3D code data

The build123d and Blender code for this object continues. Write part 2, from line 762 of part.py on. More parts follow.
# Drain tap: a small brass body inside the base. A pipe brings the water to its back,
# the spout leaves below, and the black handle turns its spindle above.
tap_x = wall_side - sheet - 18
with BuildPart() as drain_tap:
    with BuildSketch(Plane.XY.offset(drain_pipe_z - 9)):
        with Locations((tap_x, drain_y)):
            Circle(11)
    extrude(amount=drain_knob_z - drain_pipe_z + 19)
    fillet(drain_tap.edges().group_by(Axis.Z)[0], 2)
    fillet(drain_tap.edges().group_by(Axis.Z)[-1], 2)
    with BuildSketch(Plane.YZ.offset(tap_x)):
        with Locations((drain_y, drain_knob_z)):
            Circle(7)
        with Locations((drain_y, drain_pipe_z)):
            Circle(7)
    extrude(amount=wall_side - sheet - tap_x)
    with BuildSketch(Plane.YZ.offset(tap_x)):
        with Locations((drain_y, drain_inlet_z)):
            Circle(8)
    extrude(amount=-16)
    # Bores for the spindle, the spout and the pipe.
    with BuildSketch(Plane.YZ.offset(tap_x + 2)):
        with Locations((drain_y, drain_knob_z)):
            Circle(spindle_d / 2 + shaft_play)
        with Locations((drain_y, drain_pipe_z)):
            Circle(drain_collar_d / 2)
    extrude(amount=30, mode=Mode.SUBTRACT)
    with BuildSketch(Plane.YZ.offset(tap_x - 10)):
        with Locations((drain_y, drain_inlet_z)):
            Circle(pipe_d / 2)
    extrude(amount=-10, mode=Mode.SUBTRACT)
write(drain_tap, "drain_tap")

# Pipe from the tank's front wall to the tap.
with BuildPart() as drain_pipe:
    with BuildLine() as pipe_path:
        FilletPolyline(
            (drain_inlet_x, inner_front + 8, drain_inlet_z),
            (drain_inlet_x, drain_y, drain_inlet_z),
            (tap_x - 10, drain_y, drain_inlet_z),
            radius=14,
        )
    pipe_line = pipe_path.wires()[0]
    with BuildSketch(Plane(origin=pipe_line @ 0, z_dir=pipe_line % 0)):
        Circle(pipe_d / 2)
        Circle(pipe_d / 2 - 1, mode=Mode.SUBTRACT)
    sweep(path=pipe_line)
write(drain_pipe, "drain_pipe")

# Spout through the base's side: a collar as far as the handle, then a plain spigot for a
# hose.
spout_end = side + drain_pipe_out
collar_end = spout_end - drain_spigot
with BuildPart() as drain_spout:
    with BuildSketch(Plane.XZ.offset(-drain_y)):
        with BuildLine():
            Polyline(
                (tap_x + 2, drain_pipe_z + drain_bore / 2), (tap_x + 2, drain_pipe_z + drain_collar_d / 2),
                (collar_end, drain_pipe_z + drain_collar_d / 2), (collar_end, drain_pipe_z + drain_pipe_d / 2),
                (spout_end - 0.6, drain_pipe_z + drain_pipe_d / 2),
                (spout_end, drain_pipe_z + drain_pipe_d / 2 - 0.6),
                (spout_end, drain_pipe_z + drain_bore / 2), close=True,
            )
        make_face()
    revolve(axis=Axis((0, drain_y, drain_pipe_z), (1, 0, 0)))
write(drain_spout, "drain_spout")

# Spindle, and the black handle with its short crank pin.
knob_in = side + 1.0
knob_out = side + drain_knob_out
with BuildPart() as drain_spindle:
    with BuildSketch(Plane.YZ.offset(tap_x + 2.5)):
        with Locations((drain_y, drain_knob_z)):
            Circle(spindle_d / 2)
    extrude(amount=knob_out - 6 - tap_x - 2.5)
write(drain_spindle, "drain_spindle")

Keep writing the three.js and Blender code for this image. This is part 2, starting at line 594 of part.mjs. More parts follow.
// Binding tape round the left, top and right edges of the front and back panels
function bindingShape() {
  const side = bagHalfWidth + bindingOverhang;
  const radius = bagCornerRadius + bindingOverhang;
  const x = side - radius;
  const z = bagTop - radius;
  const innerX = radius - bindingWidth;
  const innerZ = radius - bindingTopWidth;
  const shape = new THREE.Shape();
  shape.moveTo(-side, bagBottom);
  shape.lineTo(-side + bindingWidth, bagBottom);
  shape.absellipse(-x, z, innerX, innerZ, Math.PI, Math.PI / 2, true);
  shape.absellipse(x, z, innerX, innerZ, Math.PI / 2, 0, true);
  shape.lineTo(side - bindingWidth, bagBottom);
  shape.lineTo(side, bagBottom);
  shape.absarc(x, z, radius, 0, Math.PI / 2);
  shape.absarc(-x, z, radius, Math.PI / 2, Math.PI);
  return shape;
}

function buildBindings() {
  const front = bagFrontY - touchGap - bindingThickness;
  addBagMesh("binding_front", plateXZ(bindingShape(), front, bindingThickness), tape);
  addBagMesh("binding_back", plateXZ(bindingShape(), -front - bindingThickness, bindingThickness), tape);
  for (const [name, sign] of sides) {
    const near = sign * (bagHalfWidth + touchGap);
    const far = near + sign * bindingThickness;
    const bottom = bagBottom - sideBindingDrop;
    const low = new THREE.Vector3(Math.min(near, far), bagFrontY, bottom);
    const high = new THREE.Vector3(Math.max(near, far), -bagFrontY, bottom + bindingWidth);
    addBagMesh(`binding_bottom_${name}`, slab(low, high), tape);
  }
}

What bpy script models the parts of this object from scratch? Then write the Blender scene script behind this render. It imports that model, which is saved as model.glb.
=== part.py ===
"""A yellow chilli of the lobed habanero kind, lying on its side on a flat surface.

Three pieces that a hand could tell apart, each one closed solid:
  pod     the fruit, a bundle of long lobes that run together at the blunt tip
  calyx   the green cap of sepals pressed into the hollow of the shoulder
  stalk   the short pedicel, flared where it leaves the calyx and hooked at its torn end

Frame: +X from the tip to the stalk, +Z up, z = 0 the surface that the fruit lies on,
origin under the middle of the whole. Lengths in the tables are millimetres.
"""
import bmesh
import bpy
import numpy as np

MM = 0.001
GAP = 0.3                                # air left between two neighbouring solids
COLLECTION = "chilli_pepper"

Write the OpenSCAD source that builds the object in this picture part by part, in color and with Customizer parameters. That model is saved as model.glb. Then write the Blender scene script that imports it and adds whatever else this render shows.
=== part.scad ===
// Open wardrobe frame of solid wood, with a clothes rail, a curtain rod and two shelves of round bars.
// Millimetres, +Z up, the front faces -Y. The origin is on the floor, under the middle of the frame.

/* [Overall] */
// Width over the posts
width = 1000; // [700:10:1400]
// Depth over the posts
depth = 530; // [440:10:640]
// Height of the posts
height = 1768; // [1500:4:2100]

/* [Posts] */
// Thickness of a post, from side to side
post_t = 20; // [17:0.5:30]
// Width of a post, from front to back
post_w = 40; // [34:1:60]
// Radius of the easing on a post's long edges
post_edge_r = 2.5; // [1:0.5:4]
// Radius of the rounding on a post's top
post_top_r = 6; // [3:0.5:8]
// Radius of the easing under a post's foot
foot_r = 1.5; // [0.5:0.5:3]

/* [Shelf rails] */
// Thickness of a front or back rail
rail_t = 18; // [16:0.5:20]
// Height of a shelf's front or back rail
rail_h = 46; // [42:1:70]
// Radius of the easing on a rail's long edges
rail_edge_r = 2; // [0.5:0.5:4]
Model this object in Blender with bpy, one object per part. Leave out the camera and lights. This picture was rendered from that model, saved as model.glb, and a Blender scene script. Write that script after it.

Job> Print every record above exactly as written.

Solved problem>
The build123d and Blender code for this object continues. Write part 2, from line 762 of part.py on. More parts follow.
# Drain tap: a small brass body inside the base. A pipe brings the water to its back,
# the spout leaves below, and the black handle turns its spindle above.
tap_x = wall_side - sheet - 18
with BuildPart() as drain_tap:
    with BuildSketch(Plane.XY.offset(drain_pipe_z - 9)):
        with Locations((tap_x, drain_y)):
            Circle(11)
    extrude(amount=drain_knob_z - drain_pipe_z + 19)
    fillet(drain_tap.edges().group_by(Axis.Z)[0], 2)
    fillet(drain_tap.edges().group_by(Axis.Z)[-1], 2)
    with BuildSketch(Plane.YZ.offset(tap_x)):
        with Locations((drain_y, drain_knob_z)):
            Circle(7)
        with Locations((drain_y, drain_pipe_z)):
            Circle(7)
    extrude(amount=wall_side - sheet - tap_x)
    with BuildSketch(Plane.YZ.offset(tap_x)):
        with Locations((drain_y, drain_inlet_z)):
            Circle(8)
    extrude(amount=-16)
    # Bores for the spindle, the spout and the pipe.
    with BuildSketch(Plane.YZ.offset(tap_x + 2)):
        with Locations((drain_y, drain_knob_z)):
            Circle(spindle_d / 2 + shaft_play)
        with Locations((drain_y, drain_pipe_z)):
            Circle(drain_collar_d / 2)
    extrude(amount=30, mode=Mode.SUBTRACT)
    with BuildSketch(Plane.YZ.offset(tap_x - 10)):
        with Locations((drain_y, drain_inlet_z)):
            Circle(pipe_d / 2)
    extrude(amount=-10, mode=Mode.SUBTRACT)
write(drain_tap, "drain_tap")

# Pipe from the tank's front wall to the tap.
with BuildPart() as drain_pipe:
    with BuildLine() as pipe_path:
        FilletPolyline(
            (drain_inlet_x, inner_front + 8, drain_inlet_z),
            (drain_inlet_x, drain_y, drain_inlet_z),
            (tap_x - 10, drain_y, drain_inlet_z),
            radius=14,
        )
    pipe_line = pipe_path.wires()[0]
    with BuildSketch(Plane(origin=pipe_line @ 0, z_dir=pipe_line % 0)):
        Circle(pipe_d / 2)
        Circle(pipe_d / 2 - 1, mode=Mode.SUBTRACT)
    sweep(path=pipe_line)
write(drain_pipe, "drain_pipe")

# Spout through the base's side: a collar as far as the handle, then a plain spigot for a
# hose.
spout_end = side + drain_pipe_out
collar_end = spout_end - drain_spigot
with BuildPart() as drain_spout:
    with BuildSketch(Plane.XZ.offset(-drain_y)):
        with BuildLine():
            Polyline(
                (tap_x + 2, drain_pipe_z + drain_bore / 2), (tap_x + 2, drain_pipe_z + drain_collar_d / 2),
                (collar_end, drain_pipe_z + drain_collar_d / 2), (collar_end, drain_pipe_z + drain_pipe_d / 2),
                (spout_end - 0.6, drain_pipe_z + drain_pipe_d / 2),
                (spout_end, drain_pipe_z + drain_pipe_d / 2 - 0.6),
                (spout_end, drain_pipe_z + drain_bore / 2), close=True,
            )
        make_face()
    revolve(axis=Axis((0, drain_y, drain_pipe_z), (1, 0, 0)))
write(drain_spout, "drain_spout")

# Spindle, and the black handle with its short crank pin.
knob_in = side + 1.0
knob_out = side + drain_knob_out
with BuildPart() as drain_spindle:
    with BuildSketch(Plane.YZ.offset(tap_x + 2.5)):
        with Locations((drain_y, drain_knob_z)):
            Circle(spindle_d / 2)
    extrude(amount=knob_out - 6 - tap_x - 2.5)
write(drain_spindle, "drain_spindle")

Keep writing the three.js and Blender code for this image. This is part 2, starting at line 594 of part.mjs. More parts follow.
// Binding tape round the left, top and right edges of the front and back panels
function bindingShape() {
  const side = bagHalfWidth + bindingOverhang;
  const radius = bagCornerRadius + bindingOverhang;
  const x = side - radius;
  const z = bagTop - radius;
  const innerX = radius - bindingWidth;
  const innerZ = radius - bindingTopWidth;
  const shape = new THREE.Shape();
  shape.moveTo(-side, bagBottom);
  shape.lineTo(-side + bindingWidth, bagBottom);
  shape.absellipse(-x, z, innerX, innerZ, Math.PI, Math.PI / 2, true);
  shape.absellipse(x, z, innerX, innerZ, Math.PI / 2, 0, true);
  shape.lineTo(side - bindingWidth, bagBottom);
  shape.lineTo(side, bagBottom);
  shape.absarc(x, z, radius, 0, Math.PI / 2);
  shape.absarc(-x, z, radius, Math.PI / 2, Math.PI);
  return shape;
}

function buildBindings() {
  const front = bagFrontY - touchGap - bindingThickness;
  addBagMesh("binding_front", plateXZ(bindingShape(), front, bindingThickness), tape);
  addBagMesh("binding_back", plateXZ(bindingShape(), -front - bindingThickness, bindingThickness), tape);
  for (const [name, sign] of sides) {
    const near = sign * (bagHalfWidth + touchGap);
    const far = near + sign * bindingThickness;
    const bottom = bagBottom - sideBindingDrop;
    const low = new THREE.Vector3(Math.min(near, far), bagFrontY, bottom);
    const high = new THREE.Vector3(Math.max(near, far), -bagFrontY, bottom + bindingWidth);
    addBagMesh(`binding_bottom_${name}`, slab(low, high), tape);
  }
}

What bpy script models the parts of this object from scratch? Then write the Blender scene script behind this render. It imports that model, which is saved as model.glb.
=== part.py ===
"""A yellow chilli of the lobed habanero kind, lying on its side on a flat surface.

Three pieces that a hand could tell apart, each one closed solid:
  pod     the fruit, a bundle of long lobes that run together at the blunt tip
  calyx   the green cap of sepals pressed into the hollow of the shoulder
  stalk   the short pedicel, flared where it leaves the calyx and hooked at its torn end

Frame: +X from the tip to the stalk, +Z up, z = 0 the surface that the fruit lies on,
origin under the middle of the whole. Lengths in the tables are millimetres.
"""
import bmesh
import bpy
import numpy as np

MM = 0.001
GAP = 0.3                                # air left between two neighbouring solids
COLLECTION = "chilli_pepper"

Write the OpenSCAD source that builds the object in this picture part by part, in color and with Customizer parameters. That model is saved as model.glb. Then write the Blender scene script that imports it and adds whatever else this render shows.
=== part.scad ===
// Open wardrobe frame of solid wood, with a clothes rail, a curtain rod and two shelves of round bars.
// Millimetres, +Z up, the front faces -Y. The origin is on the floor, under the middle of the frame.

/* [Overall] */
// Width over the posts
width = 1000; // [700:10:1400]
// Depth over the posts
depth = 530; // [440:10:640]
// Height of the posts
height = 1768; // [1500:4:2100]

/* [Posts] */
// Thickness of a post, from side to side
post_t = 20; // [17:0.5:30]
// Width of a post, from front to back
post_w = 40; // [34:1:60]
// Radius of the easing on a post's long edges
post_edge_r = 2.5; // [1:0.5:4]
// Radius of the rounding on a post's top
post_top_r = 6; // [3:0.5:8]
// Radius of the easing under a post's foot
foot_r = 1.5; // [0.5:0.5:3]

/* [Shelf rails] */
// Thickness of a front or back rail
rail_t = 18; // [16:0.5:20]
// Height of a shelf's front or back rail
rail_h = 46; // [42:1:70]
// Radius of the easing on a rail's long edges
rail_edge_r = 2; // [0.5:0.5:4]
Model this object in Blender with bpy, one object per part. Leave out the camera and lights. This picture was rendered from that model, saved as model.glb, and a Blender scene script. Write that script after it.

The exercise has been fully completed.